Orejas y narices
Hay dos personajes de nuestra historia especialistas el uno en cortar orejas y el otro en cortar narices. Déjenme hablarles de ellos porque muy poco se mencionan, a pesar que representan lo mejor y lo peor de nuestra historia. Héroes y criminales, familiares, amigos y enemigos mortales, beatos y asesinos sádicos: Manuel Antonio de la Cerda y Juan Argüello, responsables de la guerra fratricida más cruel de nuestra historia republicana, conocida como “La guerra de Cerda-Arguello”.
Santulón y sádico
No se vaya a creer que Manuel de la Cerda fue poca cosa porque poco se le menciona. Oficialmente, fue el primer Jefe de Estado de Nicaragua. Según el historiador José Dolores Gámez, era un santulón. Incapaz de robarse un centavo las arcas del erario. Ayunaba, hacía penitencia y se flagelaba con cilicio. No conoció más mujer que la que le dio la iglesia en matrimonio. Cerda fue primo hermano de Juan Argüello, segundo Jefe de Estado de la nación. Amigos de niñez. Compañeros de luchas. Ambos fueron enviados encadenados a España por rebelarse contra el imperio. Hasta aquí parecen buena gente. Pero el mismo historiador señala que el primero se regocijaba contando las orejas cortadas de los adversarios y el otro pedía las narices como prueba de las bajas o los prisioneros.
200 años
Los traigo a colación porque en cuatro años estaremos cumpliendo 200 años de supuesta vida republicana.

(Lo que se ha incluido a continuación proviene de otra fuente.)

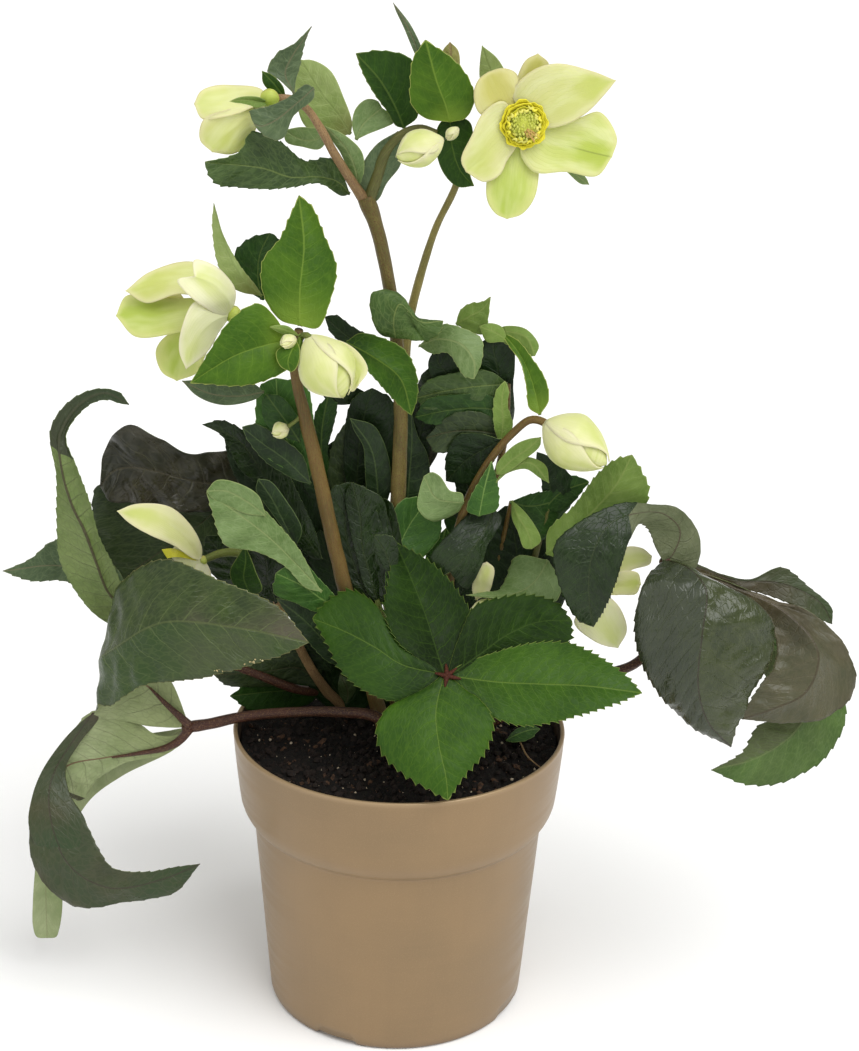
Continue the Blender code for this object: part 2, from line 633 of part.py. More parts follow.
# ---------------------------------------------------------- leaf at the right
R_ROOT = foot(466, 748)
leaf_right = tube("leaf_right", "petiole",
                  [root(*R_ROOT), above(*R_ROOT, 2), at(540, 698, -22), at(600, 676, -19), at(636, 663, -16),
                   at(660, 635, -9), at(668, 595, -7), at(666, 562, -12)],
                  [2.6, 2.5, 2.3, 2.2, 2.2, 2.1, 2.0, 2.2], sides=8, steps=14)
socket(*R_ROOT, 4.3)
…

De supuesta independencia. Y uno piensa que de aquellos años para acá todo comenzó a mejorar cuando, si nos fijamos bien, los Cerda Arguello se están repitiendo una y otra vez en distintas caras. Y a los que un día alaban en plaza pública como héroes, al otro día los repudian como asesinos. Y los que llegaron como revolucionaros pronto se volvieron dictadores. Los que fueron amigos se volvieron enemigos. Y parece que vivimos un ciclo sin fin del que nunca aprendemos las lecciones.
Patria
Debería darnos vergüenza llegar a los 200 años sin república, sin elecciones libres, sin separación de poderes, y con una familia atornillada al poder. Desde que se firmó el acta de independencia y estos señores comenzaron a cortar orejas y narices, hasta la guerra de los años ochenta hay una montaña de muertos apilados que debería espantarnos. Ríos de sangre corriendo. Gente buena, la mayoría, que murió creyendo que su sacrificio era para construir esa patria que nunca conocimos. Que morían por las generaciones venideras y ¡nosotros fuimos las generaciones venideras y no vimos esa patria! Y amigos, compañeros y familiares murieron a nuestro lado, y nosotros mismos estuvimos dispuestos a morir por esa patria para nuestros hijos y nietos que no llegó.
Elecciones y violencia
La salida es electoral. Es impensable a estas alturas estar creyendo que una salida violenta mejorará las cosas cuando ahí está la historia diciéndonos que las guerras y las matancinas, solo han servido para llevarnos de nuevo al punto de retorno. Sirven para llevar al poder a alguien igual o peor que el que se quitó a la fuerza. Pero no hay que confundirse. Una cosa es estar convencidos que no es por la violencia que se debe cambiar a un gobierno y otra es que un gobierno no deje más alternativa que la violencia para su cambio. Son cosas muy distintas. El hombre más pacífico del mundo se puede volver violento cuando no le dejan más alternativa en su vida. No son violentos quienes tumba a un gobierno abusivo y despótico que cerró toda posibilidad de cambio por las buenas. Los violentos serían, en todo caso, quienes apostaron a la violencia para abusar de los demás.
Dictadores
El bicentenario que se aproxima coincide exactamente con las próximas elecciones generales. Por su simbolismo, es una fecha que debería convocarnos a reflexionar y buscar un consenso como nación. Que los presidentes cumplan su mandato y se retiren. Que mueran en sus camas rodeados de sus nietos. Que no sigan muriendo como Anastasio Somoza Debayle, bazuqueado en Asunción, Paraguay, o Anastasio Somoza García, baleado en León, o José Santos Zelaya, en el exilio, o Manuel Antonio Cerda, fusilado en León, o, peor aún, Juan Arguello, que murió en Guatemala, exiliado, en pobreza y, según José Dolores Gámez, “no hubo una mano amiga que cerrara sus ojos, ni nadie que marcara su sepulcro a la posteridad”. Esa es nuestra historia de 200 años. Los caudillos, hombres fuertes o dictadores han incubado la violencia que luego acaba con ellos. Y ese es el ciclo vicioso que debería cambiar. Incluso, por el bien de ellos.